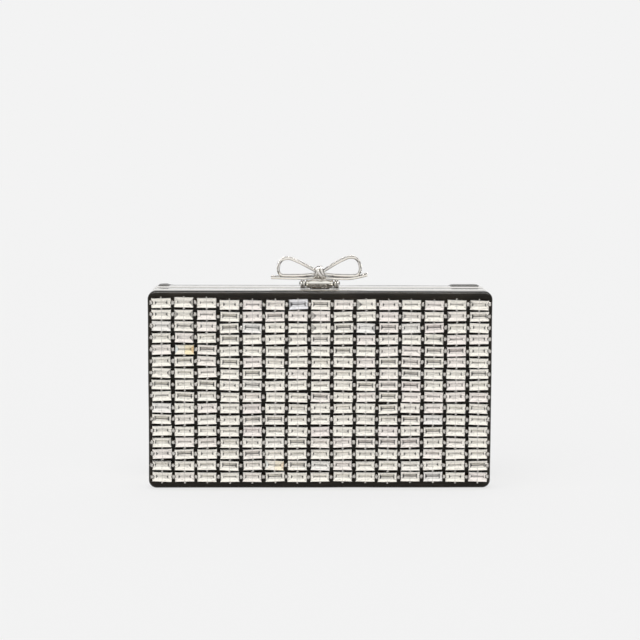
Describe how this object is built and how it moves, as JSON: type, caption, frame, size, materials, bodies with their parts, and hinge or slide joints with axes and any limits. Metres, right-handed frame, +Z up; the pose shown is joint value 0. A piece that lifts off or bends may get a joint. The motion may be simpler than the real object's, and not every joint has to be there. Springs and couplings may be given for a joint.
{
  "type": "clutch bag",
  "caption": "Rigid box clutch with two hinged half shells, cut crystals over the front panel and a sprung bow clasp on top.",
  "frame": {"origin": "under the middle of the bag, on the surface it stands on", "axes": "+Z up, +X along the width, the jewelled front faces -Y"},
  "size_m": [0.18, 0.047, 0.121],
  "materials": {
    "panel_satin": "black satin stretched over a stiff board",
    "polished_metal": "nickel plated brass, polished",
    "steel": "bright steel",
    "crystal": "cut crystal with a silvered back, in silver settings",
    "pave_metal": "silver coloured metal set with small stones",
    "lining": "black lining satin over thin board"
  },
  "bodies": {
    "back_half": {"back_panel": "panel_satin", "back_frame": "polished_metal", "back_lining": "lining", "hinge_back_leaf": "steel", "hinge_pin": "steel", "clasp_bracket": "polished_metal", "clasp_pin": "steel", "clasp_spring": "steel"},
    "front_half": {"front_panel": "panel_satin", "front_frame": "polished_metal", "front_lining": "lining", "hinge_front_leaf": "steel", "strike_plate": "steel", "stone_column_01": "crystal", "stone_column_02": "crystal", "stone_column_03": "crystal", "stone_column_04": "crystal", "stone_column_05": "crystal", "stone_column_06": "crystal", "stone_column_07": "crystal", "stone_column_08": "crystal", "stone_column_09": "crystal", "stone_column_10": "crystal", "stone_column_11": "crystal", "stone_column_12": "crystal", "stone_column_13": "crystal", "stone_column_14": "crystal", "stone_column_15": "crystal"},
    "bow_lever": {"clasp_lever": "polished_metal", "bow_loop_left": "pave_metal", "bow_loop_right": "pave_metal", "bow_tails": "pave_metal", "bow_knot": "pave_metal"}
  },
  "joints": [
    {"name": "lid_hinge", "type": "hinge", "parent": "back_half", "child": "front_half", "pos_m": [0, 0.0014, 0.0018], "axis": [1, 0, 0], "range_deg": [0, 90]},
    {"name": "clasp_turn", "type": "hinge", "parent": "back_half", "child": "bow_lever", "pos_m": [0, 0.0049, 0.106], "axis": [-1, 0, 0], "range_deg": [0, 30], "stiffness_Nm_per_rad": 0.02}
  ]
}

**TASK GOAL**
Write out the full listing, keeping every line exactly as it is.

**ANSWER**
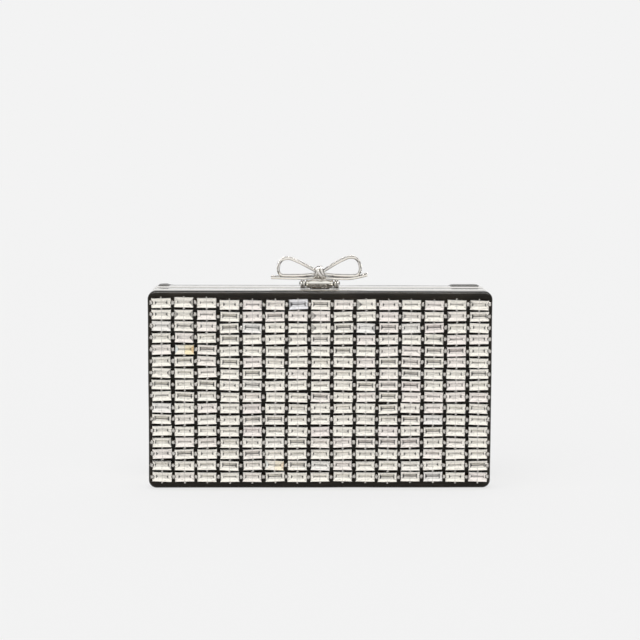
Describe how this object is built and how it moves, as JSON: type, caption, frame, size, materials, bodies with their parts, and hinge or slide joints with axes and any limits. Metres, right-handed frame, +Z up; the pose shown is joint value 0. A piece that lifts off or bends may get a joint. The motion may be simpler than the real object's, and not every joint has to be there. Springs and couplings may be given for a joint.
{
  "type": "clutch bag",
  "caption": "Rigid box clutch with two hinged half shells, cut crystals over the front panel and a sprung bow clasp on top.",
  "frame": {"origin": "under the middle of the bag, on the surface it stands on", "axes": "+Z up, +X along the width, the jewelled front faces -Y"},
  "size_m": [0.18, 0.047, 0.121],
  "materials": {
    "panel_satin": "black satin stretched over a stiff board",
    "polished_metal": "nickel plated brass, polished",
    "steel": "bright steel",
    "crystal": "cut crystal with a silvered back, in silver settings",
    "pave_metal": "silver coloured metal set with small stones",
    "lining": "black lining satin over thin board"
  },
  "bodies": {
    "back_half": {"back_panel": "panel_satin", "back_frame": "polished_metal", "back_lining": "lining", "hinge_back_leaf": "steel", "hinge_pin": "steel", "clasp_bracket": "polished_metal", "clasp_pin": "steel", "clasp_spring": "steel"},
    "front_half": {"front_panel": "panel_satin", "front_frame": "polished_metal", "front_lining": "lining", "hinge_front_leaf": "steel", "strike_plate": "steel", "stone_column_01": "crystal", "stone_column_02": "crystal", "stone_column_03": "crystal", "stone_column_04": "crystal", "stone_column_05": "crystal", "stone_column_06": "crystal", "stone_column_07": "crystal", "stone_column_08": "crystal", "stone_column_09": "crystal", "stone_column_10": "crystal", "stone_column_11": "crystal", "stone_column_12": "crystal", "stone_column_13": "crystal", "stone_column_14": "crystal", "stone_column_15": "crystal"},
    "bow_lever": {"clasp_lever": "polished_metal", "bow_loop_left": "pave_metal", "bow_loop_right": "pave_metal", "bow_tails": "pave_metal", "bow_knot": "pave_metal"}
  },
  "joints": [
    {"name": "lid_hinge", "type": "hinge", "parent": "back_half", "child": "front_half", "pos_m": [0, 0.0014, 0.0018], "axis": [1, 0, 0], "range_deg": [0, 90]},
    {"name": "clasp_turn", "type": "hinge", "parent": "back_half", "child": "bow_lever", "pos_m": [0, 0.0049, 0.106], "axis": [-1, 0, 0], "range_deg": [0, 30], "stiffness_Nm_per_rad": 0.02}
  ]
}